My 2004 Chev Impala with 89,000 km has developed leaks in the manifold gasket and the repair estimate is $1500. This 
problem seems to occur with many GM products from 1995 to 2003, however it looks like 2004 models are also affected. I'm taking the car to the GM dealer on Monday and if they don't give me a break on the repair price I intend to take it up with GM Canada.


----------



## OptsyEagle (Nov 29, 2009)

Good luck with that. I doubt you will have any success but certainly let us know how it turns out.


----------



## the-royal-mail (Dec 11, 2009)

Did you buy the car used?

Those cars did indeed have an intake manifold leak but 2004 is a 7 year old car, way past any warranty period. I doubt the dealer will do anything for you. This needed to be dealt with years ago.


----------



## Four Pillars (Apr 5, 2009)

It's a seven year old car.

You might have better success by shopping around for a better repair cost.


----------



## Baccalieu (Nov 9, 2011)

the-royal-mail said:


> Did you buy the car used?
> 
> Those cars did indeed have an intake manifold leak but 2004 is a 7 year old car, way past any warranty period. I doubt the dealer will do anything for you. This needed to be dealt with years ago.


It was new off the lot, I purchased it when the 2005 models arrived on scene.
The dealership should have a GM bulletin relating to those faults
and as GM was aware of the problem I feel its something that should
have been corrected while the warranty was in effect.




> 2000-2004 Chevrolet Impala
> _New upper intake manifold and gasket kits have been released. These new kits will provide the dealer with the ability to get exactly what is necessary for a correct repair. In addition some of the gaskets have been updated to a more robust design. Please reference the part numbers when ordering from GMSPO._


----------



## m3s (Apr 3, 2010)

GM would go bankrupt if they tried to fix all their problems. Oh wait.. If you go to the car forums, there is usually a list of common problems that manufacturers refuse to acknowledge even during warranty. The worst part is they keep dealers in the dark about these problems so they won't even know how to fix it effectively even if you paid. If it is a common problem, the forums may already have some kind of lawsuit started. Manufacturers have mastered the art of delaying legal battles just like all corporations and you lose by attrition of absurd legal fees. They all have their own team of lawyers who specialize in just this. It comes down to lawyer fees vs $1500 repair (try a good indy shop they can probably fix it for good for half the price)


----------



## Baccalieu (Nov 9, 2011)

> If it is a common problem, the forums may already have some kind of lawsuit started. Manufacturers have mastered the art of delaying legal battles just like all corporations and you lose by attrition of absurd legal fees.
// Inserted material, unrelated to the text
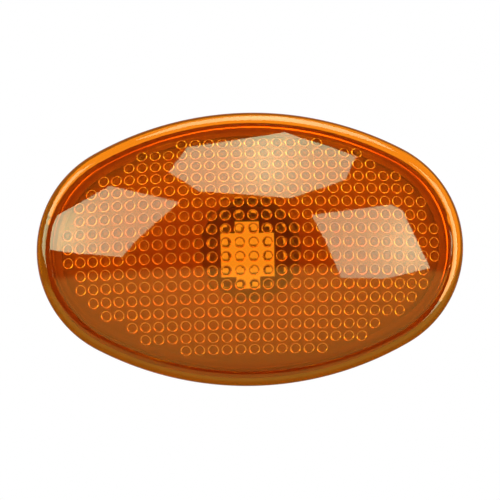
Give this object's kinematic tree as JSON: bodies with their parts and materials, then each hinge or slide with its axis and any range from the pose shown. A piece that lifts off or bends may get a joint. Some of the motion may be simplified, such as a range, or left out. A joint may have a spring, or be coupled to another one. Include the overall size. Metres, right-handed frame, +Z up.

Yes I am aware of what is being discussed on the auto forums and a class action lawsuit had been launched in Canada regarding the manifold problems with GMs up to 2003 model years.
As yet I dont know the status of that lawsuit, but will keep digging.

[QUOTE_]April 24, 2006: General Motors has been slapped with a class action lawsuit in Canada. The suit comes after this CTV Whistleblower report that revealed problems with a small engine part in millions of GM vehicles. The lawsuit alleges GM is at fault for the failure of intake manifold gaskets in several of its vehicles._ [/QUOTE]


----------



## carverman (Nov 8, 2010)

mode3sour said:


> GM would go bankrupt if they tried to fix all their problems. Oh wait.. If you go to the car forums, there is usually a list of common problems that manufacturers refuse to acknowledge even during warranty. *The worst part is they keep dealers in the dark about these problems so they won't even know how to fix it effectively even if you paid. *If it is a common problem, the forums may already have some kind of lawsuit started.
> 
> *Manufacturers have mastered the art of delaying legal battles just like all corporations and you lose by attrition of absurd legal fees. They all have their own team of lawyers who specialize in just this. It comes down to lawyer fees vs $1500 repair *(try a good indy shop they can probably fix it for good for half the price)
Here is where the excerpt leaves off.